Real-time kernels tend to sacrifice anything in order to minimize latency, for being better for use cases where lowest latency is needed. This usually means tradeoffs regarding throughput, power consumption, resource usage, reliability and more, in order to get the lowest possible latency.
In some cases you need really low latency, but in most day-to-day tasks I don't think you need it (disclaimer: I run linux-zen personally, mainly for minimizing audio latency when doing music with bunch of hardware + desktop PC).
> Will this eventually get merged into the main Linux branch?
I'm not too familiar with kernel development so someone else should give you a definitive answer, but considering the tradeoffs it's very unlikely.
Slight nit, real time systems are designed for a maximum worst case latency within some spec, not minimum latency. You can make a system that has a lower best case latency but that doesn't matter if the worst case causes a missed deadline.
And in the context of real time systems, a missed deadline is either equivalent to a catastrophic error (hard real time) or really terrible but non catastrophic error (soft real time). Soft real time applications like audio (no one dies because of a buffer underrun) can sacrifice the maximum worst case for better average case, because the worst case depends on load and can be worked around. Hard real time cares a lot more about the maximum worst case, like say a CNC machine where missing a deadline can cause a mechanical failure and break the part.
> a missed deadline is either equivalent to a catastrophic error (hard real time) or really terrible but non catastrophic error (soft real time)
I think you're conflating soft/hard real time with criticality (although they're often aligned)
Hard real time refers to a total system failure, even if it has trivial consequences. For example if a printer has a timing error at any point the page it's printing is irrecoverably ruined. It's hard real-time but low criticality.
Soft real time is where you can miss deadlines but the performance / experience degrades rather than fails. e.g. frame rate drops in a video game. The frames are still valid when delivered late, but the experience is poor.

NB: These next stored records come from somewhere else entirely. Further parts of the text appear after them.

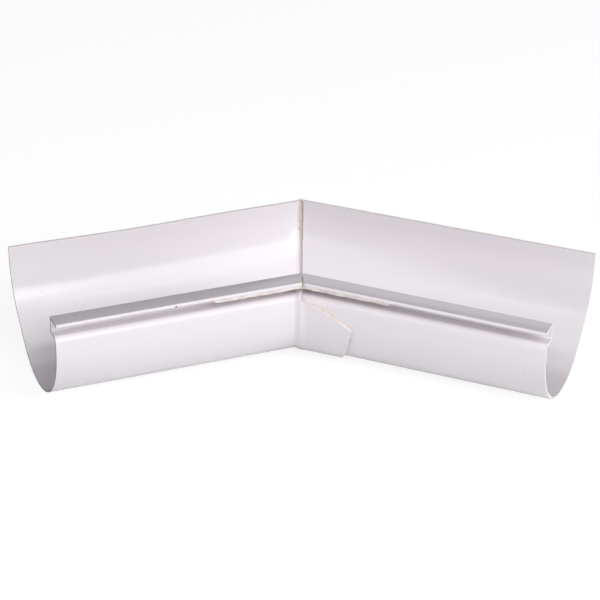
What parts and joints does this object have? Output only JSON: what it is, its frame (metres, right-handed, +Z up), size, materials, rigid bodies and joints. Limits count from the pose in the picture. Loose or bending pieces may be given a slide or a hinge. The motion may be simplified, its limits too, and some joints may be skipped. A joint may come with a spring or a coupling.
{
  "type": "gutter internal angle",
  "caption": "Internal corner for a deep plastic gutter: two short lengths mitred at 135 degrees, lapped and cemented, with a bead joiner under the lips.",
  "frame": {"origin": "under the middle of the fitting, at the height of the lap tab's underside, the lowest surface", "axes": "+X along the fitting's length towards the arm that is lapped over, +Y towards the high back on the outside of the corner, +Z up"},
  "size_m": [0.4376, 0.2086, 0.0831],
  "materials": {
    "sheet": "smooth extruded white with a high gloss",
    "joiner": "off-white, sawn edges",
    "cement": "dried solvent cement, cream with brownish edges"
  },
  "bodies": {
    "root": {"left_arm": "sheet", "right_arm": "sheet", "bead_joiner": "joiner", "lap_cement": "cement", "seam_cement": "cement"}
  },
  "joints": []
}
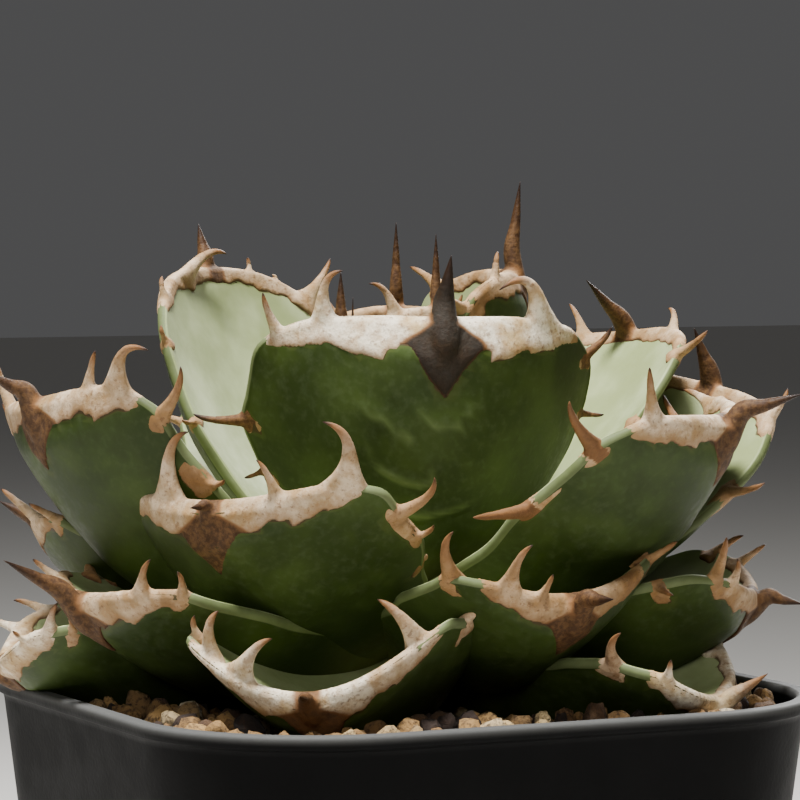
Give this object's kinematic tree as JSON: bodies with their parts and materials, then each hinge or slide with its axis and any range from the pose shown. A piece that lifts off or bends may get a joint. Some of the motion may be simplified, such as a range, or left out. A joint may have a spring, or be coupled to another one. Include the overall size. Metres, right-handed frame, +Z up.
{
  "type": "potted agave",
  "caption": "Compact agave rosette with thick green leaves, horny toothed margins and end spines, in a square black nursery pot filled with grit.",
  "frame": {"origin": "centre of the pot's flat underside", "axes": "+Z up along the pot's axis; X and Y along the pot's two pairs of sides"},
  "size_m": [0.1305, 0.1214, 0.168],
  "materials": {
    "pot_plastic": "satin black moulded plastic, duller on the walls and smoother on the lip",
    "soil": "dark crumbly potting soil",
    "grit": "rough baked clay and pumice grains, ochre to grey",
    "stem": "pale fibrous stem, hidden by the leaves",
    "leaf_flesh": "waxy green flesh with a pale bloom",
    "horny_rim": "dry horn, cream to tan and brown, darker at the spines"
  },
  "bodies": {
    "root": {"pot": "pot_plastic", "soil": "soil", "grit": "grit", "stem": "stem", "leaf_01": "leaf_flesh", "rim_01": "horny_rim", "leaf_02": "leaf_flesh", "rim_02": "horny_rim", "leaf_03": "leaf_flesh", "rim_03": "horny_rim", "leaf_04": "leaf_flesh", "rim_04": "horny_rim", "leaf_05": "leaf_flesh", "rim_05": "horny_rim", "leaf_06": "leaf_flesh", "rim_06": "horny_rim", "leaf_07": "leaf_flesh", "rim_07": "horny_rim", "leaf_08": "leaf_flesh", "rim_08": "horny_rim", "leaf_09": "leaf_flesh", "rim_09": "horny_rim", "leaf_10": "leaf_flesh", "rim_10": "horny_rim", "leaf_11": "leaf_flesh", "rim_11": "horny_rim", "leaf_12": "leaf_flesh", "rim_12": "horny_rim", "leaf_13": "leaf_flesh", "rim_13": "horny_rim", "leaf_14": "leaf_flesh", "rim_14": "horny_rim", "leaf_15": "leaf_flesh", "rim_15": "horny_rim", "leaf_16": "leaf_flesh", "rim_16": "horny_rim", "leaf_17": "leaf_flesh", "rim_17": "horny_rim", "leaf_18": "leaf_flesh", "rim_18": "horny_rim", "leaf_19": "leaf_flesh", "rim_19": "horny_rim", "leaf_20": "leaf_flesh", "rim_20": "horny_rim", "leaf_21": "leaf_flesh", "rim_21": "horny_rim", "leaf_22": "leaf_flesh", "rim_22": "horny_rim", "leaf_23": "leaf_flesh", "rim_23": "horny_rim", "leaf_24": "leaf_flesh", "rim_24": "horny_rim"}
  },
  "joints": []
}
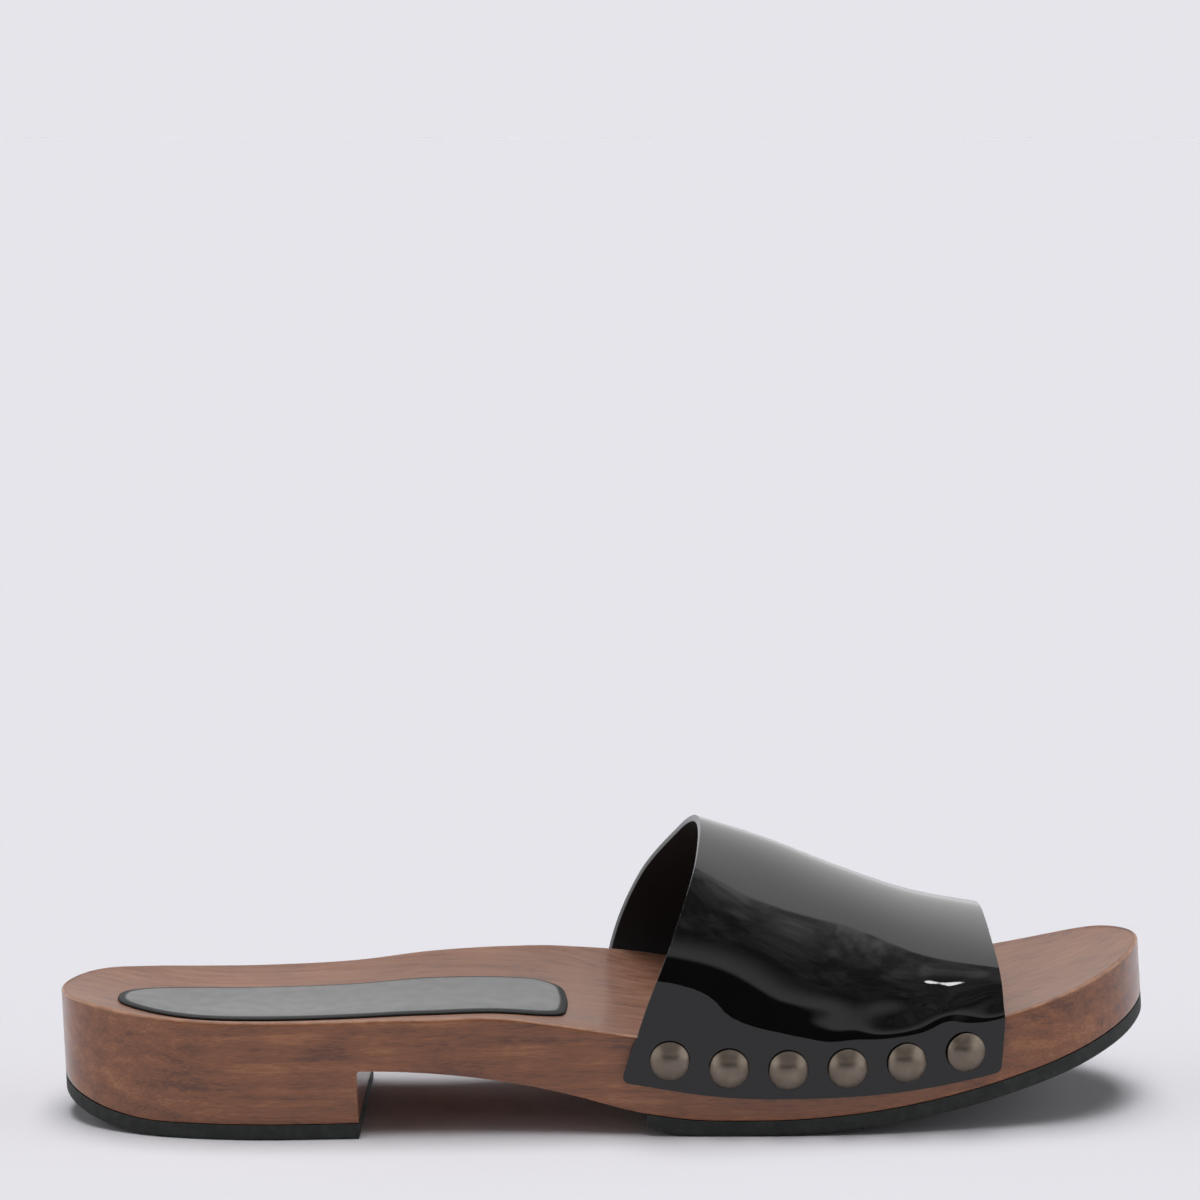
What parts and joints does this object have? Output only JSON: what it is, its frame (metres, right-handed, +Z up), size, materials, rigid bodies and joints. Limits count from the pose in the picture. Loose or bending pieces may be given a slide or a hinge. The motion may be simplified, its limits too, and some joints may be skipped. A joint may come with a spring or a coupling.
{
  "type": "wooden clog sandal",
  "caption": "Open-heeled slip-on with a low carved wooden sole, rubber treads, a padded leather heel pad and one wide studded patent leather strap over the foot.",
  "frame": {"origin": "on the floor under the middle of the shoe's box", "axes": "+X from heel to toe along the heel's own axis, +Y to the inner side of the foot, +Z up"},
  "size_m": [0.2622, 0.0988, 0.0691],
  "materials": {
    "wood": "walnut-stained close-grained wood under satin varnish",
    "rubber": "matt black moulded rubber sheet",
    "padding": "soft black leather over thin padding, satin",
    "patent": "black patent leather, high gloss outside and matt lining inside",
    "stud": "antiqued bronze, brushed satin"
  },
  "bodies": {
    "root": {"wood_sole": "wood", "heel_tread": "rubber", "forefoot_tread": "rubber", "heel_pad": "padding", "strap": "patent", "stud_outer_1": "stud", "stud_outer_2": "stud", "stud_outer_3": "stud", "stud_outer_4": "stud", "stud_outer_5": "stud", "stud_outer_6": "stud", "stud_inner_1": "stud", "stud_inner_2": "stud", "stud_inner_3": "stud", "stud_inner_4": "stud", "stud_inner_5": "stud", "stud_inner_6": "stud"}
  },
  "joints": []
}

> Slight nit, real time systems are designed for a maximum worst case latency within some spec, not minimum latency.
Indeed, in fact at times you don't even want a substantially lower minimum latency because it may cause unreasonable jitter in your output.

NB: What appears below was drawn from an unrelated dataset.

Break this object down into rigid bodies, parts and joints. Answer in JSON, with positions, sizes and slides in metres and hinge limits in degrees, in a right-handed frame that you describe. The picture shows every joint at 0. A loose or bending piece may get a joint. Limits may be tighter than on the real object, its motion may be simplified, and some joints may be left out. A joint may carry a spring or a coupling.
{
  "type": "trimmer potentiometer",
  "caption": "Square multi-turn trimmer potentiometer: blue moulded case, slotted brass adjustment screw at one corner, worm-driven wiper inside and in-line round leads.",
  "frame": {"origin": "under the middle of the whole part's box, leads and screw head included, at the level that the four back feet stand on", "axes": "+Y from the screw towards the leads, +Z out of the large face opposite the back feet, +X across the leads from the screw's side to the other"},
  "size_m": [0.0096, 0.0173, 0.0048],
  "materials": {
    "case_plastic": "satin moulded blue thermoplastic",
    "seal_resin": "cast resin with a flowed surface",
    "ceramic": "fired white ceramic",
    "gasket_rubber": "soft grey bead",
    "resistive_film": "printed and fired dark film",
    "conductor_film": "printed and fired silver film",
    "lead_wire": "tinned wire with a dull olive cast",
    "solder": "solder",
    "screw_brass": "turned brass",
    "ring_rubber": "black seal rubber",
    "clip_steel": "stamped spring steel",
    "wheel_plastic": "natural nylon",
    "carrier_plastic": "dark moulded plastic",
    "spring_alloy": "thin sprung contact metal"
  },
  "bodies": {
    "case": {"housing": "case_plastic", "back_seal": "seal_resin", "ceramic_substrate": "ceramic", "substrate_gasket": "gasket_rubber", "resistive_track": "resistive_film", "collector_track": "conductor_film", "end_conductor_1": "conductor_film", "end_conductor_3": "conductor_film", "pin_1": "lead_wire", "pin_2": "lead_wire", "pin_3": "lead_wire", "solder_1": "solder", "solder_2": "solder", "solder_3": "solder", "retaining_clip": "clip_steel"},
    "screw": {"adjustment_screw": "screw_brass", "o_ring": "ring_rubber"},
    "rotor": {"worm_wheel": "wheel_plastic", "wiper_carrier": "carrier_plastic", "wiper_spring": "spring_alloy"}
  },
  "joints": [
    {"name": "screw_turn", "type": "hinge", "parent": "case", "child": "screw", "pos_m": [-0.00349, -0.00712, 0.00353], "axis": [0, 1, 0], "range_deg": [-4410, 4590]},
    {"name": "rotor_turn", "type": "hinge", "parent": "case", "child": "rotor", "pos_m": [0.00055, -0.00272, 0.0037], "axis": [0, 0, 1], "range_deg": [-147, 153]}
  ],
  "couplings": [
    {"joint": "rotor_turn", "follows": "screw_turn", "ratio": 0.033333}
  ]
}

Not so sure it would even be "the lowest", rather than "low enough, stable and predictable", even if it's higher on average than optimal.
For example, comparing a hashtable lookup to a BST lookup (and ignoring the memory hierarchy for the sake of example), the former would be faster on average, but the latter would produce more predictable lookup times without hiccups.
Do you have concrete examples of any of those things?
The only real tradeoff I am aware of is you sacrifice IO throughput so that the kernel can spread time related service tasks more fairly and userland process can interrupt the kernel. But, as modern Linux kernels work, it is not obvious you experience these throughput problems if you don't mark any tasks with realtime priority. You can still get low power consumption, low resource usage, high reliability, etc, with realtime requirements.
The degree to which the OS deviates from the vanilla kernel behavior depends on the requirements of the processes being run in real-time.
For example, to run hard real-time, high frequency (>10 kHz) tasks with low latency and jitter, one needs to disable CPU frequency scaling (among other things) when compiling the kernel. The result is higher power consumption.
You don't have to do those things, it's just easiest to sometimes. It depends entirely on your hardware and your realtime requirements. If you do in-code synchronization you'll usually have problems with throttling but if you can synchronize against a stable timer/counter you will have fewer issues.
It's also worth noting that some of these tasks people throw out are just not a very good fit for even a real time kernel. The main use on Linux seems to be sound and video, which uses specialized hardware. The specialized hardware for other operations is typically not available on Linux capable SoCs and it's worth communicating with a different chip to do those things.
The premise of some of these tradeoffs is not always valid.
Forgive my ignorance, but could you explain a bit more why frequency scaling needs to be disabled at kernel compile time, and can't be disabled at runtime via sysctl?
I elided a lot detail for the sake of making a simple example about power consumption.
For applications that don't need hard real-time and/or aren't very high frequency, one could set the CPU frequency governor to always run at max frequency. You're right in that this can be done at runtime without a need to disable CONFIG_CPU_FREQ.
To achieve hard real-time at high frequency (roughly >10kHz), the standard kernel and PREEMPT_RT are not sufficient. One approach is to use a microkernel that preempts the Linux kernel. RTAI and Xenomai are two frameworks that do this. Processes run through them cannot be preempted by the kernel, so deterministic timings can be much better guaranteed. It's in this case that one would disable CPU scaling (along with Intel pstates, ACPI power management, and other things I don't remember offhand) when compiling the kernel. Changes in CPU frequency can change the frequency of the time counters on the CPU, and that opens up a vector for the vanilla kernel to interfere with the timers used by the microkernel and potentially break real-time.
Now, is it true in this latter scenario that one, as I said, "needs to" disable CPU scaling entirely? Now that you've got me thinking about it, probably not. If one guarantees that the 'performance' (i.e. max freq) governor is running at boot, leaving CONFIG_CPU_FREQ enabled may be fine. (The default governor will still need to be changed to the performance one in the kernel config, though.) Setting max frequency at runtime, however, maybe not. This is probably an edge case (I haven't tested this), but if the system boots with a dynamic CPU frequency enabled, the standard kernel, which cannot access information about threads controlled by the microkernel, could scale down the CPU a real-time thread is running on and mess up the timings. Changing the frequency mode at runtime after that happens may not fix that issue.
If I were to write that again, I'd use "should" or instead of "needs to." It's much simpler to disable frequency scaling in the menuconfig while disabling everything else than it is to leave it in and worry about it afterward.
None of this changes the point about real-time and power consumption, though.